┌────────
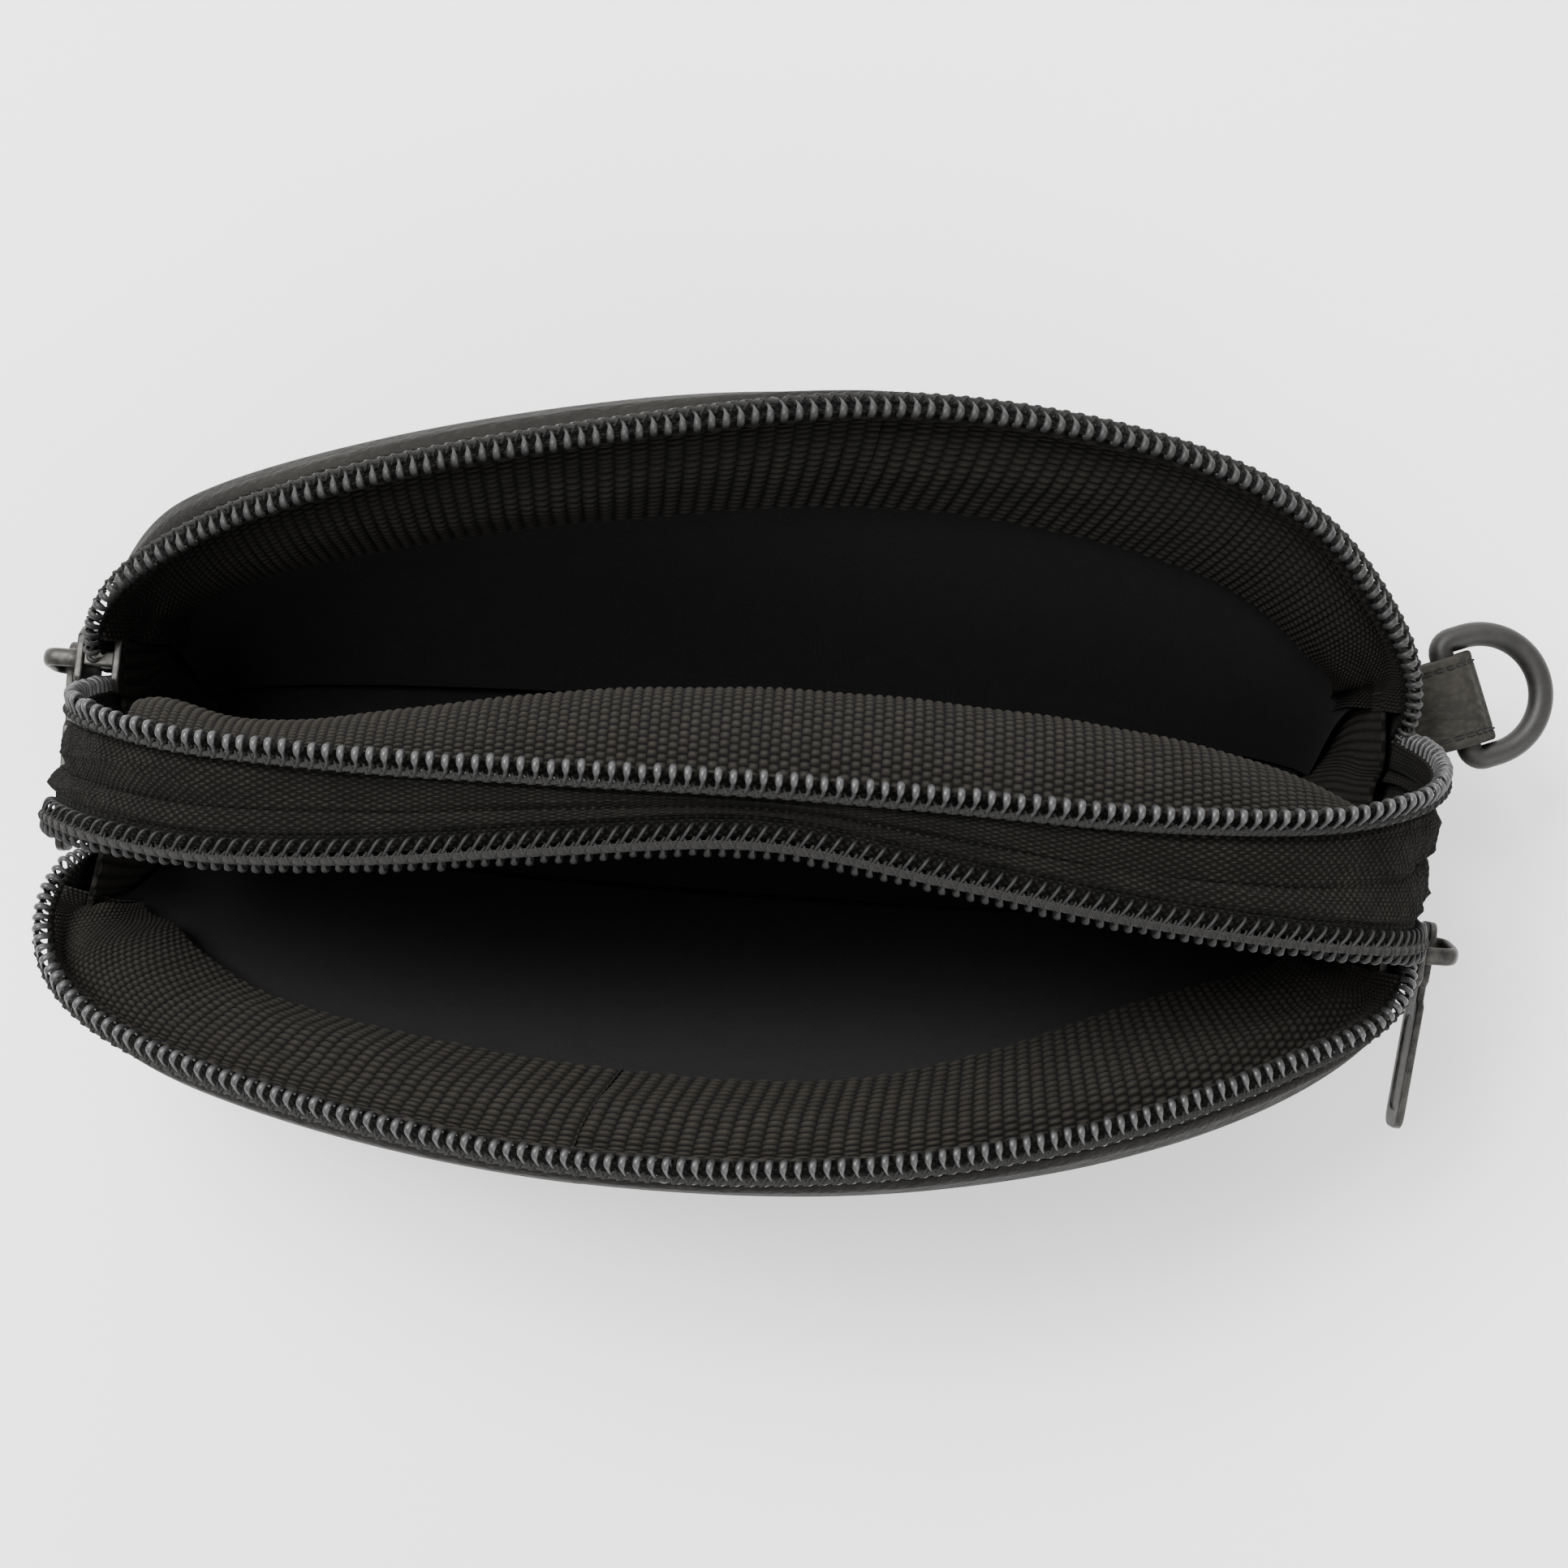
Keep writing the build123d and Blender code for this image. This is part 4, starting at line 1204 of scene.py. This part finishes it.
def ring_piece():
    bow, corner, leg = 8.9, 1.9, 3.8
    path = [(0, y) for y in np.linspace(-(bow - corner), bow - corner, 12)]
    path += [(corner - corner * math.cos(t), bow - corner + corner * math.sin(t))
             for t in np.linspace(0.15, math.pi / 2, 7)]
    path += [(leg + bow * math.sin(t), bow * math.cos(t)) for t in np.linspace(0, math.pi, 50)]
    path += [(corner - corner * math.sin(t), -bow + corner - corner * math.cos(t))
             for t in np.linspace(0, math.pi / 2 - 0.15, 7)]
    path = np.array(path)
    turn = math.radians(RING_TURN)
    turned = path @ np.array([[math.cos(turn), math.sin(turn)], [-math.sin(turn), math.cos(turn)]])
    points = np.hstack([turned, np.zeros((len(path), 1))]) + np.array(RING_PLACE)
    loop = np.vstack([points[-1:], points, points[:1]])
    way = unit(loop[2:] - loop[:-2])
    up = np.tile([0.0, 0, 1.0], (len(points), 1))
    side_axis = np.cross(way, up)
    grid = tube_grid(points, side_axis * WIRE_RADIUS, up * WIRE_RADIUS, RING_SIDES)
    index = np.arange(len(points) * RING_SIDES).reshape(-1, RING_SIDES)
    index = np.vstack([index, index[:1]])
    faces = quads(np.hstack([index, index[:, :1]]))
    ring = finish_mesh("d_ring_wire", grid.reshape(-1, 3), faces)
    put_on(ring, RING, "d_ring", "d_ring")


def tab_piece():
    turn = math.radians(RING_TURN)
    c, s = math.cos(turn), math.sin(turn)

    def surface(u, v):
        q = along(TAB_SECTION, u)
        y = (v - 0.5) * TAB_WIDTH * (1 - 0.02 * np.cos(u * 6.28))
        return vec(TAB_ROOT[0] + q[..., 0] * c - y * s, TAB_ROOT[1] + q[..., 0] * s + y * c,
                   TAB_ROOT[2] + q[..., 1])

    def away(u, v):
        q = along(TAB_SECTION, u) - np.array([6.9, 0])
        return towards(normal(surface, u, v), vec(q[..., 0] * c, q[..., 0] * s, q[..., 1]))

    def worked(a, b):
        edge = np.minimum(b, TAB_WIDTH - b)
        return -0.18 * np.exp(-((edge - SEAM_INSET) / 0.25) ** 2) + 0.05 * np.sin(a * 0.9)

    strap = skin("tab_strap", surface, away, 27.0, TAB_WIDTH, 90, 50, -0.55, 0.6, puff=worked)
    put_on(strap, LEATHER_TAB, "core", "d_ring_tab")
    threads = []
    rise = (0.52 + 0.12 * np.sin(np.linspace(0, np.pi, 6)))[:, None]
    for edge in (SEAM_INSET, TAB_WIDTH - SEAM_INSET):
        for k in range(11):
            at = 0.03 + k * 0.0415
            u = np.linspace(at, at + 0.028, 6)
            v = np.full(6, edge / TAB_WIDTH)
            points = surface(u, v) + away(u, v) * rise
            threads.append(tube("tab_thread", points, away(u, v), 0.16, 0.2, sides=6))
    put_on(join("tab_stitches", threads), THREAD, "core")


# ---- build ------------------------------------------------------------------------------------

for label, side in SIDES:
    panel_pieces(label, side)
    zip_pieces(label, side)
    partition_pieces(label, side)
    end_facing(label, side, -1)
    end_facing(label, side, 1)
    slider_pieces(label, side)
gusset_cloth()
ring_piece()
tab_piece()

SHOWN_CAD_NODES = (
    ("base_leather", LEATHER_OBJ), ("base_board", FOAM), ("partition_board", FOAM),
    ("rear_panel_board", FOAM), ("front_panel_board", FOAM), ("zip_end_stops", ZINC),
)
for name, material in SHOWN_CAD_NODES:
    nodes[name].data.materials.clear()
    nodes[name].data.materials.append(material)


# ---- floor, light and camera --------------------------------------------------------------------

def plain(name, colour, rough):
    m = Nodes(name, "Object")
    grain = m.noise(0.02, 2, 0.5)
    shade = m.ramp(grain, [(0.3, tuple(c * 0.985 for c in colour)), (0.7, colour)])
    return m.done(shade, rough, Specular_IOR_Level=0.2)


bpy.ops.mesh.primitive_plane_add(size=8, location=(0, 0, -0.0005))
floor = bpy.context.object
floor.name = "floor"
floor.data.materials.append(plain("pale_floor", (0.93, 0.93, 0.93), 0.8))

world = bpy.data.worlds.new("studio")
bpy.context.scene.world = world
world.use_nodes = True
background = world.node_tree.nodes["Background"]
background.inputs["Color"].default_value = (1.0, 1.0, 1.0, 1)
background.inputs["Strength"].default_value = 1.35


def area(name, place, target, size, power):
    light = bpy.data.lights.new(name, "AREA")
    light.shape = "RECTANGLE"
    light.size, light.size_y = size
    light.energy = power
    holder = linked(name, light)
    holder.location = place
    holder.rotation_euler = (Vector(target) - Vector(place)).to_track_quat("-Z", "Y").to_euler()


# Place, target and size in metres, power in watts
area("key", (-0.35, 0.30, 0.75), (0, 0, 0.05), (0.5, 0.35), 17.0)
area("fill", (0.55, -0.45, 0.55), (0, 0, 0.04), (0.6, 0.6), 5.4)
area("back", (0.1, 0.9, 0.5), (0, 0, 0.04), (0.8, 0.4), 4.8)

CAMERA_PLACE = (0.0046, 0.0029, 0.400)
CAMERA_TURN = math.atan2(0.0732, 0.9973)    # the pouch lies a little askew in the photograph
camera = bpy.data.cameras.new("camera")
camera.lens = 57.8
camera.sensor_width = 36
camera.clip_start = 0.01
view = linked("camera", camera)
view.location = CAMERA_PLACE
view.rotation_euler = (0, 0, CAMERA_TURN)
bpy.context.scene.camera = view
└────────
To be done
Print the complete listing again, exactly as it stands.

Task output
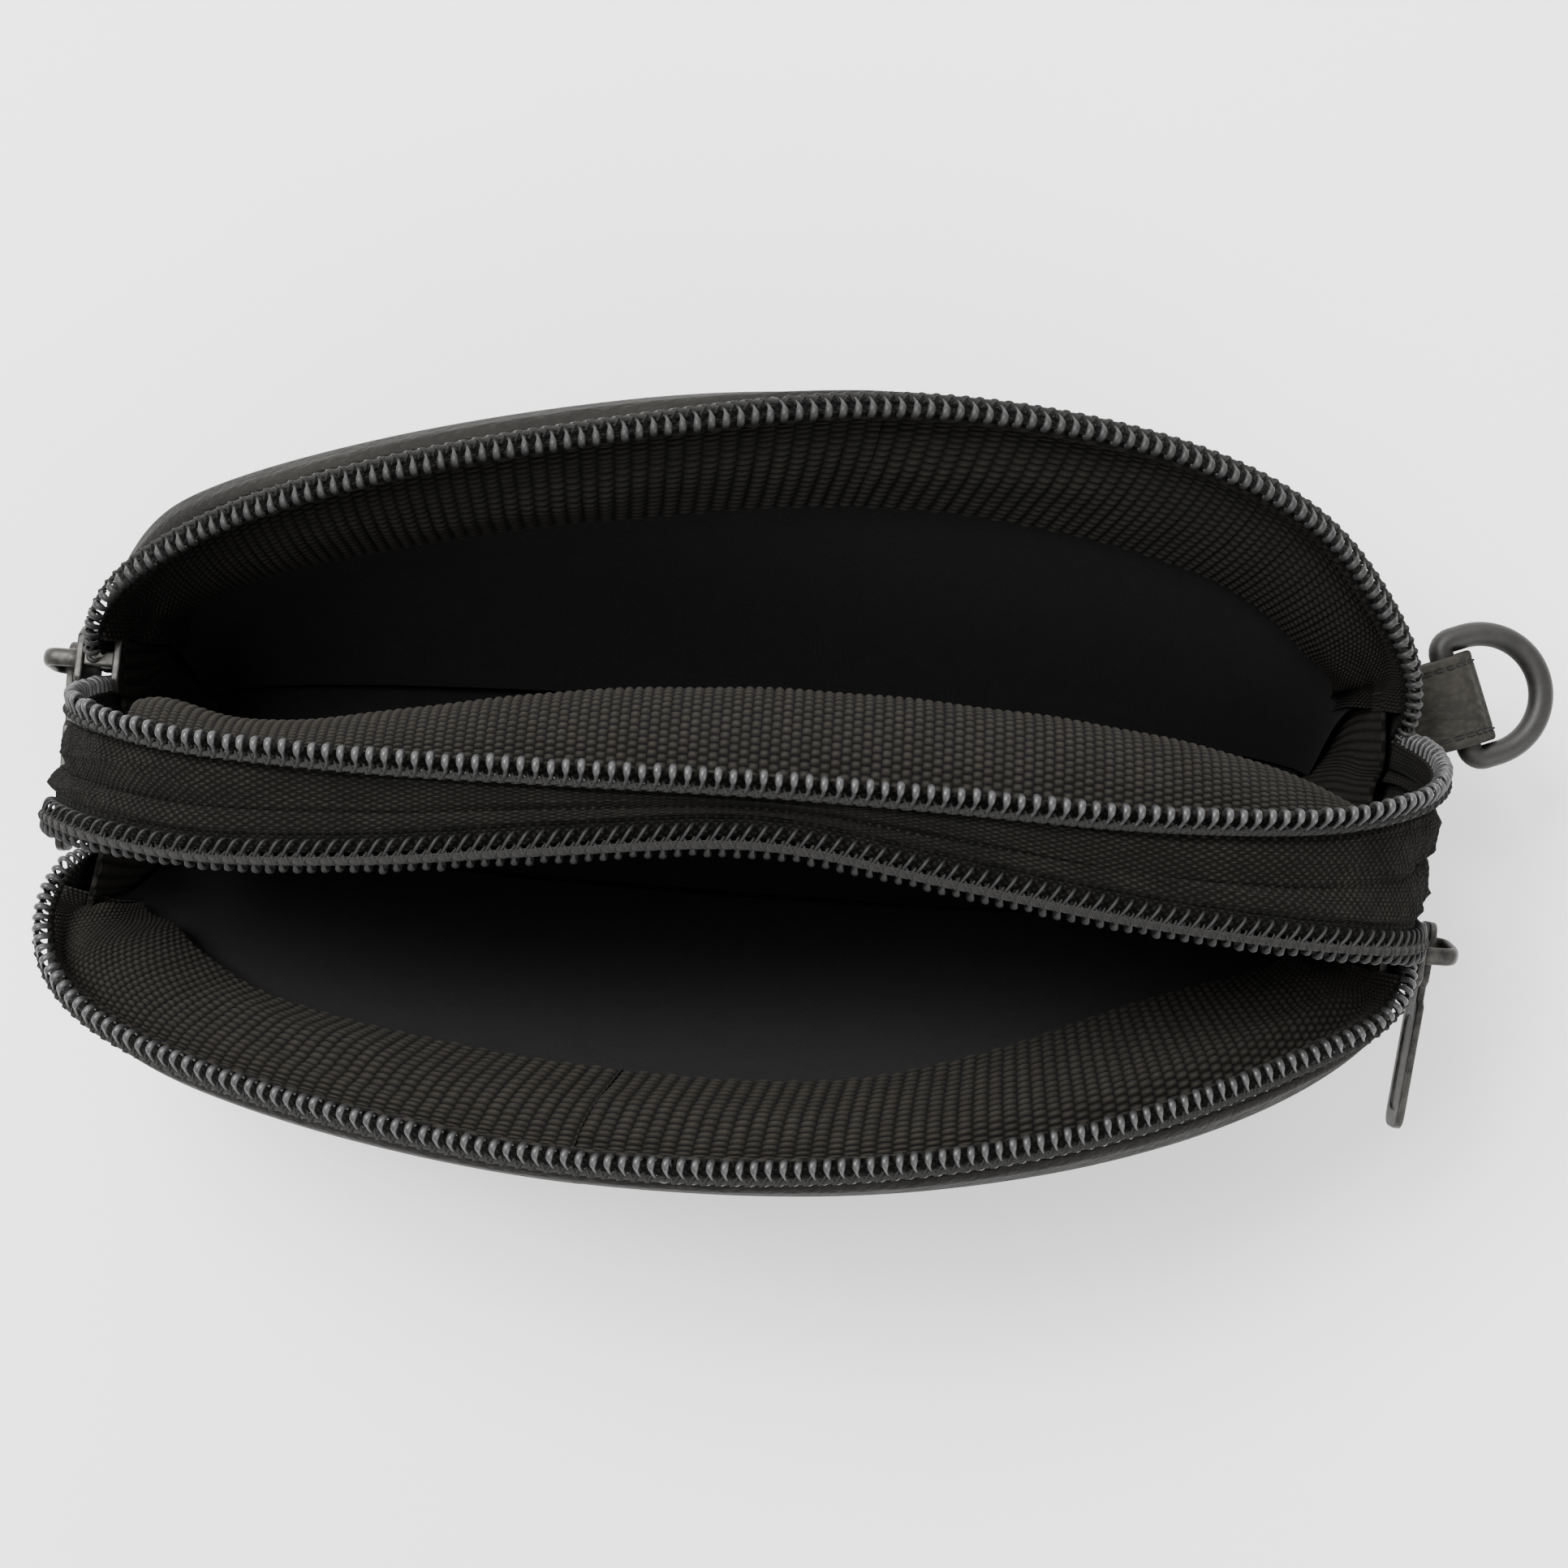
Keep writing the build123d and Blender code for this image. This is part 4, starting at line 1204 of scene.py. This part finishes it.
def ring_piece():
    bow, corner, leg = 8.9, 1.9, 3.8
    path = [(0, y) for y in np.linspace(-(bow - corner), bow - corner, 12)]
    path += [(corner - corner * math.cos(t), bow - corner + corner * math.sin(t))
             for t in np.linspace(0.15, math.pi / 2, 7)]
    path += [(leg + bow * math.sin(t), bow * math.cos(t)) for t in np.linspace(0, math.pi, 50)]
    path += [(corner - corner * math.sin(t), -bow + corner - corner * math.cos(t))
             for t in np.linspace(0, math.pi / 2 - 0.15, 7)]
    path = np.array(path)
    turn = math.radians(RING_TURN)
    turned = path @ np.array([[math.cos(turn), math.sin(turn)], [-math.sin(turn), math.cos(turn)]])
    points = np.hstack([turned, np.zeros((len(path), 1))]) + np.array(RING_PLACE)
    loop = np.vstack([points[-1:], points, points[:1]])
    way = unit(loop[2:] - loop[:-2])
    up = np.tile([0.0, 0, 1.0], (len(points), 1))
    side_axis = np.cross(way, up)
    grid = tube_grid(points, side_axis * WIRE_RADIUS, up * WIRE_RADIUS, RING_SIDES)
    index = np.arange(len(points) * RING_SIDES).reshape(-1, RING_SIDES)
    index = np.vstack([index, index[:1]])
    faces = quads(np.hstack([index, index[:, :1]]))
    ring = finish_mesh("d_ring_wire", grid.reshape(-1, 3), faces)
    put_on(ring, RING, "d_ring", "d_ring")


def tab_piece():
    turn = math.radians(RING_TURN)
    c, s = math.cos(turn), math.sin(turn)

    def surface(u, v):
        q = along(TAB_SECTION, u)
        y = (v - 0.5) * TAB_WIDTH * (1 - 0.02 * np.cos(u * 6.28))
        return vec(TAB_ROOT[0] + q[..., 0] * c - y * s, TAB_ROOT[1] + q[..., 0] * s + y * c,
                   TAB_ROOT[2] + q[..., 1])

    def away(u, v):
        q = along(TAB_SECTION, u) - np.array([6.9, 0])
        return towards(normal(surface, u, v), vec(q[..., 0] * c, q[..., 0] * s, q[..., 1]))

    def worked(a, b):
        edge = np.minimum(b, TAB_WIDTH - b)
        return -0.18 * np.exp(-((edge - SEAM_INSET) / 0.25) ** 2) + 0.05 * np.sin(a * 0.9)

    strap = skin("tab_strap", surface, away, 27.0, TAB_WIDTH, 90, 50, -0.55, 0.6, puff=worked)
    put_on(strap, LEATHER_TAB, "core", "d_ring_tab")
    threads = []
    rise = (0.52 + 0.12 * np.sin(np.linspace(0, np.pi, 6)))[:, None]
    for edge in (SEAM_INSET, TAB_WIDTH - SEAM_INSET):
        for k in range(11):
            at = 0.03 + k * 0.0415
            u = np.linspace(at, at + 0.028, 6)
            v = np.full(6, edge / TAB_WIDTH)
            points = surface(u, v) + away(u, v) * rise
            threads.append(tube("tab_thread", points, away(u, v), 0.16, 0.2, sides=6))
    put_on(join("tab_stitches", threads), THREAD, "core")


# ---- build ------------------------------------------------------------------------------------

for label, side in SIDES:
    panel_pieces(label, side)
    zip_pieces(label, side)
    partition_pieces(label, side)
    end_facing(label, side, -1)
    end_facing(label, side, 1)
    slider_pieces(label, side)
gusset_cloth()
ring_piece()
tab_piece()

SHOWN_CAD_NODES = (
    ("base_leather", LEATHER_OBJ), ("base_board", FOAM), ("partition_board", FOAM),
    ("rear_panel_board", FOAM), ("front_panel_board", FOAM), ("zip_end_stops", ZINC),
)
for name, material in SHOWN_CAD_NODES:
    nodes[name].data.materials.clear()
    nodes[name].data.materials.append(material)


# ---- floor, light and camera --------------------------------------------------------------------

def plain(name, colour, rough):
    m = Nodes(name, "Object")
    grain = m.noise(0.02, 2, 0.5)
    shade = m.ramp(grain, [(0.3, tuple(c * 0.985 for c in colour)), (0.7, colour)])
    return m.done(shade, rough, Specular_IOR_Level=0.2)


bpy.ops.mesh.primitive_plane_add(size=8, location=(0, 0, -0.0005))
floor = bpy.context.object
floor.name = "floor"
floor.data.materials.append(plain("pale_floor", (0.93, 0.93, 0.93), 0.8))

world = bpy.data.worlds.new("studio")
bpy.context.scene.world = world
world.use_nodes = True
background = world.node_tree.nodes["Background"]
background.inputs["Color"].default_value = (1.0, 1.0, 1.0, 1)
background.inputs["Strength"].default_value = 1.35


def area(name, place, target, size, power):
    light = bpy.data.lights.new(name, "AREA")
    light.shape = "RECTANGLE"
    light.size, light.size_y = size
    light.energy = power
    holder = linked(name, light)
    holder.location = place
    holder.rotation_euler = (Vector(target) - Vector(place)).to_track_quat("-Z", "Y").to_euler()


# Place, target and size in metres, power in watts
area("key", (-0.35, 0.30, 0.75), (0, 0, 0.05), (0.5, 0.35), 17.0)
area("fill", (0.55, -0.45, 0.55), (0, 0, 0.04), (0.6, 0.6), 5.4)
area("back", (0.1, 0.9, 0.5), (0, 0, 0.04), (0.8, 0.4), 4.8)

CAMERA_PLACE = (0.0046, 0.0029, 0.400)
CAMERA_TURN = math.atan2(0.0732, 0.9973)    # the pouch lies a little askew in the photograph
camera = bpy.data.cameras.new("camera")
camera.lens = 57.8
camera.sensor_width = 36
camera.clip_start = 0.01
view = linked("camera", camera)
view.location = CAMERA_PLACE
view.rotation_euler = (0, 0, CAMERA_TURN)
bpy.context.scene.camera = view